Now as to the evidence of Hugh Carragan, he testifies positively and expressly, that the intestate of the defendant below in his lifetime, and the plaintiff in the autumn of 1833, not only agreed to submit the very matter in dispute here to the determination of Mr M’Cabe, which would have been sufficient without more, but that they, also, expressly agreed to be bound by what he would say, and accordingly went to the office of Mr M’Cabe in order to obtain his decision; that in a short space of time afterwards, he met them returning from the office, when they told him that Mr. M’Cabe had decided it; and each mentioned to the witness, as stated already, what the decision was. We think, that nothing could be more direct and explicit than the evidence of Carragan in going to show a deliberate submission of the matter in dispute here by the parties, to the arbitrament of Mr M’Cabe, and that in pursuance thereof, it was given in favour of the intestate. It is no objection to the validity and binding character of the award, that it was made or given by the arbitrator without any witnesses being produced before him by the plaintiff below: it does not appear, that the latter was deprived of the opportunity of adducing them by the arbitrator: nor that he had any wish or desire to have any present. For aught that appears, he was fully heard by the arbitrator, and took the risk upon himself Of submitting his case in the manner he did to the arbitrator for his decision thereon.

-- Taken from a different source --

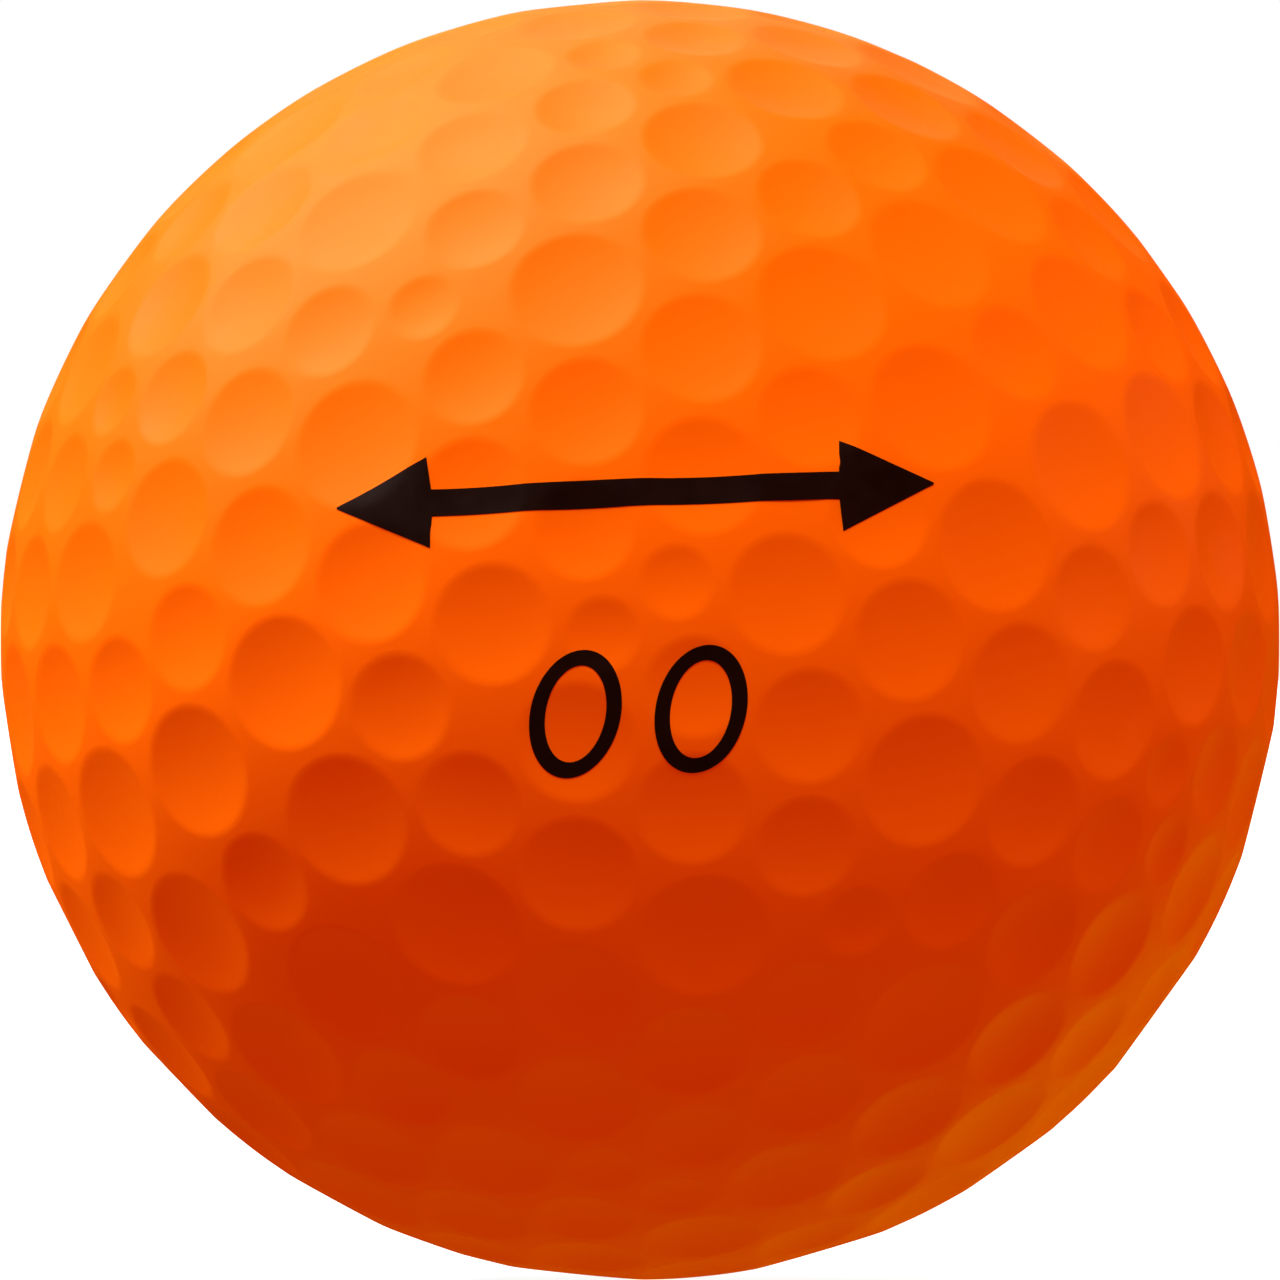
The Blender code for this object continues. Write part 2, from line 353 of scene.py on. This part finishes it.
def set_skin_normals(mesh, inner_radius):
    """Gives the dimpled side and the inner wall exact normals, so that the light runs smoothly over them."""
    mesh.shade_smooth()
    count = len(mesh.vertices)
    places = np.empty(count * 3)
    mesh.vertices.foreach_get("co", places)
    places = places.reshape(-1, 3)
    distance = np.linalg.norm(places, axis=1)
    directions = places / distance[:, None]
    points, normals = surface(directions)
    loops = np.empty(len(mesh.loops), dtype=int)
    mesh.loops.foreach_get("vertex_index", loops)
    corner_normals = normals[loops].copy()
    on_wall = distance[loops] < (inner_radius + BALL_RADIUS) / 2
    corner_normals[on_wall] = -directions[loops][on_wall]
    for face in mesh.polygons:
        on_parting_plane = abs(face.normal.x) > 0.999 and abs(face.center.x) < 1e-7
        if on_parting_plane:
            for loop in face.loop_indices:
                corner_normals[loop] = tuple(face.normal)
    mesh.normals_split_custom_set(corner_normals.tolist())


def add_piece(name, mesh, material, slot, *nodes):
    piece = bpy.data.objects.new(name, mesh)
    bpy.context.scene.collection.objects.link(piece)
    mesh.materials.append(material)
    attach(piece, "root")
    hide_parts(*nodes)
    return piece


# ---- the print ----
def print_direction(x, y, half_turns):
    """Directions from the ball's centre to points of the print, whose plane has x right and y up."""
    lean = math.radians(PRINT_LEAN)
    right = x * math.cos(lean) - y * math.sin(lean)
    up = x * math.sin(lean) + y * math.cos(lean)
    toward = -np.sqrt(BALL_RADIUS**2 - right**2 - up**2)
    facing = -1 if half_turns else 1
    points = np.stack([right * facing, toward * facing, up], axis=-1) / BALL_RADIUS
    return points @ PITCH_ARRAY.T


def zero_ribbon(x, y):
    """A leaning zero as cross-sections of its stroke, from the outside to the inside."""
    slant = math.tan(math.radians(DIGIT_SLANT))
    sections = []
    for step in range(DIGIT_STEPS):
        turn = 2 * math.pi * step / DIGIT_STEPS
        row = []
        for share in np.linspace(0, 1, STROKE_POINTS):
            width = DIGIT_WIDTH / 2 - share * DIGIT_STROKE
            height = DIGIT_HEIGHT / 2 - share * DIGIT_STROKE
            up = height * math.sin(turn)
            row.append((x + width * math.cos(turn) + slant * up, y + up))
        sections.append(row)
    return np.array(sections), True


def arrow_ribbon(x, y):
    """A double arrow as cross-sections along its length."""
    half = ARROW_LENGTH / 2
    base = half - HEAD_LENGTH
    head = []
    for share in np.linspace(0, 1, HEAD_STEPS):
        head.append((half - share * HEAD_LENGTH, TIP_WIDTH + share * (HEAD_WIDTH - TIP_WIDTH)))
    shaft = []
    for share in np.linspace(0, 1, SHAFT_STEPS):
        shaft.append(((base - BARB_SWEEP) * (1 - 2 * share), SHAFT_WIDTH))
    tail = [(-place, width) for place, width in reversed(head)]
    sections = []
    for place, width in head + shaft + tail:
        rise = np.linspace(width / 2, -width / 2, STROKE_POINTS)
        sections.append(np.stack([np.full(STROKE_POINTS, x + place), y + rise], axis=-1))
    return np.array(sections), False


def film_faces(rows, across, closed):
    """The faces of a film: its top, its base and the walls along its edges.

    The top's points come first, section by section, and the base's points follow in the same order.
    """
    count = rows * across
    faces = []
    last = rows if closed else rows - 1
    for row in range(last):
        here = row * across
        after = ((row + 1) % rows) * across
        for step in range(across - 1):
            corners = (here + step, here + step + 1, after + step + 1, after + step)
            faces.append(corners)
            faces.append(tuple(count + corner for corner in reversed(corners)))
        for edge, turned in ((0, False), (across - 1, True)):
            wall = (here + edge, after + edge, count + after + edge, count + here + edge)
            faces.append(wall[::-1] if turned else wall)
    if not closed:
        for row, turned in ((0, True), (rows - 1, False)):
            for step in range(across - 1):
                low = row * across + step
                wall = (low, low + 1, count + low + 1, count + low)
                faces.append(wall[::-1] if turned else wall)
    return faces


def film_mesh(name, sections, closed, half_turns):
    """A thin closed film of ink over the dimpled surface."""
    rows, across = sections.shape[:2]
    flat = sections.reshape(-1, 2)
    directions = print_direction(flat[:, 0], flat[:, 1], half_turns)
    points, normals = surface(directions)
    top = points + normals * INK_TOP
    base = points + normals * INK_BASE
    faces = film_faces(rows, across, closed)
    mesh = bpy.data.meshes.new(name)
    mesh.from_pydata(np.concatenate([top, base]).tolist(), [], faces)
    bm = bmesh.new()
    bm.from_mesh(mesh)
    bmesh.ops.recalc_face_normals(bm, faces=bm.faces)
    bm.to_mesh(mesh)
    bm.free()
    mesh.shade_smooth()
    mesh.set_sharp_from_angle(angle=math.radians(FILM_CREASE))
    return mesh


# ---- materials ----
def new_material(name):
    material = bpy.data.materials.new(name)
    material.use_nodes = True
    tree = material.node_tree
    return material, tree, tree.nodes["Principled BSDF"]


def noise(tree, scale, detail=4.0, roughness=0.5):
    """A noise that is fixed to the object. Its scale is in waves to the metre, roughly."""
    where = tree.nodes.new("ShaderNodeTexCoord")
    texture = tree.nodes.new("ShaderNodeTexNoise")
    texture.inputs["Scale"].default_value = scale
    texture.inputs["Detail"].default_value = detail
    texture.inputs["Roughness"].default_value = roughness
    tree.links.new(where.outputs["Object"], texture.inputs["Vector"])
    return texture.outputs["Fac"]


def ramp(tree, value, low, high):
    """Turns a noise into a colour, or a grey, that wanders between two."""
    node = tree.nodes.new("ShaderNodeValToRGB")
    node.color_ramp.elements[0].position = TINT_START
    node.color_ramp.elements[1].position = TINT_END
    node.color_ramp.elements[0].color = low
    node.color_ramp.elements[1].color = high
    tree.links.new(value, node.inputs["Fac"])
    return node.outputs["Color"]


def grey(value):
    return (value, value, value, 1.0)


def bump(tree, shader, height, strength, distance, before=None):
    """Adds a bump to the shader's normal, over an earlier bump if one is given."""
    node = tree.nodes.new("ShaderNodeBump")
    node.inputs["Strength"].default_value = strength
    node.inputs["Distance"].default_value = distance
    tree.links.new(height, node.inputs["Height"])
    if before is not None:
        tree.links.new(before, node.inputs["Normal"])
    tree.links.new(node.outputs["Normal"], shader.inputs["Normal"])
    return node.outputs["Normal"]


def ionomer_material():
    """Orange moulded ionomer with a satin gloss, a coarse ripple and a fine grain."""
    material, tree, shader = new_material("orange_ionomer")
    tint = ramp(tree, noise(tree, 160.0), (0.91, 0.191, 0.0, 1.0), (0.93, 0.201, 0.0, 1.0))
    tree.links.new(tint, shader.inputs["Base Color"])
    gloss = ramp(tree, noise(tree, 900.0, 6.0), grey(0.45), grey(0.53))
    tree.links.new(gloss, shader.inputs["Roughness"])
    shader.inputs["Specular IOR Level"].default_value = 0.40
    shader.inputs["Specular Tint"].default_value = (1.0, 0.35, 0.25, 1.0)
    ripple = bump(tree, shader, noise(tree, 1400.0, 3.0), 0.12, 0.00004)
    bump(tree, shader, noise(tree, 9000.0, 2.0), 0.2, 0.000008, ripple)
    return material


def ink_material():
    material, tree, shader = new_material("black_ink")
    tint = ramp(tree, noise(tree, 1200.0), (0.003, 0.002, 0.0015, 1.0), (0.006, 0.004, 0.003, 1.0))
    tree.links.new(tint, shader.inputs["Base Color"])
    gloss = ramp(tree, noise(tree, 2500.0, 5.0), grey(0.5), grey(0.6))
    tree.links.new(gloss, shader.inputs["Roughness"])
    shader.inputs["Specular IOR Level"].default_value = 0.12
    bump(tree, shader, noise(tree, 5000.0), 0.1, 0.00001)
    return material


def rubber_material():
    material, tree, shader = new_material("core_rubber")
    tint = ramp(tree, noise(tree, 260.0, 8.0), (0.07, 0.12, 0.16, 1.0), (0.13, 0.20, 0.25, 1.0))
    tree.links.new(tint, shader.inputs["Base Color"])
    gloss = ramp(tree, noise(tree, 700.0), grey(0.65), grey(0.85))
    tree.links.new(gloss, shader.inputs["Roughness"])
    bump(tree, shader, noise(tree, 2200.0, 8.0, 0.7), 0.4, 0.00005)
    return material


def floor_material():
    material, tree, shader = new_material("pale_floor")
    tint = ramp(tree, noise(tree, 3.0), grey(0.49), grey(0.51))
    tree.links.new(tint, shader.inputs["Base Color"])
    shader.inputs["Roughness"].default_value = 0.9
    shader.inputs["Specular IOR Level"].default_value = 0.0
    shader.inputs["Emission Color"].default_value = FLOOR_GLOW
    shader.inputs["Emission Strength"].default_value = 1.0
    return material


# ---- studio ----
def make_floor():
    """A pale floor that takes the ball's shadow and throws no light back on it."""
    bm = bmesh.new()
    bmesh.ops.create_circle(bm, cap_ends=True, segments=FLOOR_SIDES, radius=FLOOR_RADIUS)
    mesh = bpy.data.meshes.new("studio_floor")
    bm.to_mesh(mesh)
    bm.free()
    floor = bpy.data.objects.new("studio_floor", mesh)
    floor.location = (0, 0, -BALL_RADIUS)
    bpy.context.scene.collection.objects.link(floor)
    mesh.materials.append(floor_material())
    floor.visible_diffuse = False
    floor.visible_glossy = False
    floor.visible_shadow = False


def make_sun(name, brightness, azimuth, elevation, spread=LAMP_SPREAD, sheen=False, color=WHITE):
    """A soft light from a direction: azimuth 0 is in front of the ball, and it grows to the right.

    Brightness 1 makes a white surface that faces the light look white. A sheen light shows in the
    gloss alone, and every other light shows in the matt colour alone.
    """
    data = bpy.data.lights.new(name, "SUN")
    data.energy = math.pi * brightness
    data.color = color
    data.angle = math.radians(spread)
    sun = bpy.data.objects.new(name, data)
    around = math.radians(azimuth)
    up = math.radians(elevation)
    source = Vector((math.sin(around) * math.cos(up), -math.cos(around) * math.cos(up), math.sin(up)))
    sun.rotation_mode = "QUATERNION"
    sun.rotation_quaternion = source.to_track_quat("Z", "Y")
    sun.visible_glossy = sheen
    sun.visible_diffuse = not sheen
    bpy.context.scene.collection.objects.link(sun)


def color_sockets(sockets):
    return [socket for socket in sockets if socket.type == "RGBA"]


def make_world():
    """A warm fill, redder and brighter from above. The camera itself sees a plain white backdrop."""
    world = bpy.data.worlds.new("studio")
    world.use_nodes = True
    tree = world.node_tree
    fill = tree.nodes["Background"]
    where = tree.nodes.new("ShaderNodeTexCoord")
    share = tree.nodes.new("ShaderNodeVectorMath")
    share.operation = "DOT_PRODUCT"
    share.inputs[1].default_value = FILL_FROM
    spread = tree.nodes.new("ShaderNodeMapRange")
    spread.inputs["From Min"].default_value = -1.0
    spread.inputs["From Max"].default_value = 1.0
    mix = tree.nodes.new("ShaderNodeMix")
    mix.data_type = "RGBA"
    dim, bright = color_sockets(mix.inputs)
    dim.default_value = (*FILL_DIM, 1.0)
    bright.default_value = (*FILL_BRIGHT, 1.0)
    backdrop = tree.nodes.new("ShaderNodeBackground")
    backdrop.inputs["Color"].default_value = grey(1.0)
    ray = tree.nodes.new("ShaderNodeLightPath")
    choose = tree.nodes.new("ShaderNodeMixShader")
    tree.links.new(where.outputs["Generated"], share.inputs[0])
    tree.links.new(share.outputs["Value"], spread.inputs["Value"])
    tree.links.new(spread.outputs["Result"], mix.inputs["Factor"])
    tree.links.new(color_sockets(mix.outputs)[0], fill.inputs["Color"])
    tree.links.new(ray.outputs["Is Camera Ray"], choose.inputs["Fac"])
    tree.links.new(fill.outputs["Background"], choose.inputs[1])
    tree.links.new(backdrop.outputs["Background"], choose.inputs[2])
    tree.links.new(choose.outputs["Shader"], tree.nodes["World Output"].inputs["Surface"])
    bpy.context.scene.world = world


def make_camera():
    data = bpy.data.cameras.new("camera")
    data.sensor_width = SENSOR
    half_view = FRAME_MARGIN * math.tan(math.asin(BALL_RADIUS / CAMERA_DISTANCE))
    data.lens = SENSOR / 2 / half_view
    data.clip_end = VIEW_DEPTH
    camera = bpy.data.objects.new("camera", data)
    camera.location = (0, -CAMERA_DISTANCE, 0)
    camera.rotation_euler = (math.radians(90), 0, 0)
    bpy.context.scene.collection.objects.link(camera)
    bpy.context.scene.camera = camera


def make_cover():
    material = ionomer_material()
    skin = dimpled_skin()
    skin_mesh = bpy.data.meshes.new("skin")
    skin.to_mesh(skin_mesh)
    skin.free()
    inner_radius = CORE_RADIUS + CORE_GAP
    for name, side in (("cover_left", -1), ("cover_right", 1)):
        mesh = cover_half(name + "_fine", skin_mesh, side, inner_radius)
        set_skin_normals(mesh, inner_radius)
        add_piece(name + "_fine", mesh, material, "cover_ionomer", name)
    bpy.data.meshes.remove(skin_mesh)


def make_print():
    material = ink_material()
    for side, half_turns in (("front", 0), ("back", 1)):
        ribbons = (
            ("print_arrow_" + side, arrow_ribbon(0, ARROW_RISE)),
            ("print_digit_left_" + side, zero_ribbon(LEFT_DIGIT, -DIGIT_DROP)),
            ("print_digit_right_" + side, zero_ribbon(RIGHT_DIGIT, -DIGIT_DROP)),
        )
        for name, (sections, closed) in ribbons:
            mesh = film_mesh(name + "_film", sections, closed, half_turns)
            add_piece(name + "_film", mesh, material, "print_ink", name)


def finish_core():
    core = frame["nodes"]["core"]
    material = rubber_material()
    for slot in core.material_slots:
        slot.material = material


make_camera()
make_world()
make_floor()
make_sun("key", brightness=0.66, azimuth=-2, elevation=62)
make_sun("top", brightness=0.30, azimuth=-78, elevation=69)
make_sun("side", brightness=0.97, azimuth=-107, elevation=37)
make_sun("rim", brightness=0.15, azimuth=121, elevation=5)
make_sun("glow", brightness=0.30, azimuth=156, elevation=-22, color=LEAF_GREEN)
make_sun("back", brightness=0.35, azimuth=180, elevation=28)
make_sun("bounce", brightness=0.16, azimuth=130, elevation=-78)
make_sun("sheen", brightness=0.76, azimuth=-110, elevation=59, spread=SHEEN_SPREAD, sheen=True)
make_cover()
make_print()
finish_core()

bpy.context.scene.view_settings.view_transform = "Standard"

Besides, it would seem, that he acquiesced in it as long as M’Manus lived, and never made any claim in opposition to it, that we hear of, until after the death of M’Manus, when he brought this suit against his administrator in the autumn of 1835, some two years after the decision of the arbitrator. We, therefore, think, that the court ought to have charged the jury, that, if they believed the testimony of Carra*362gan, the plaintiff below was clearly, barred of his action by the award of the arbitrator, and that their verdict ought, therefore, to be in favour of the defendant. And we may also add, that we do not see how it was possible for the jury to discredit the evidence of Carragan, seeing neither it, nor his character was even attempted to be impeached.

Judgment reversed, and a venire de novo awarded.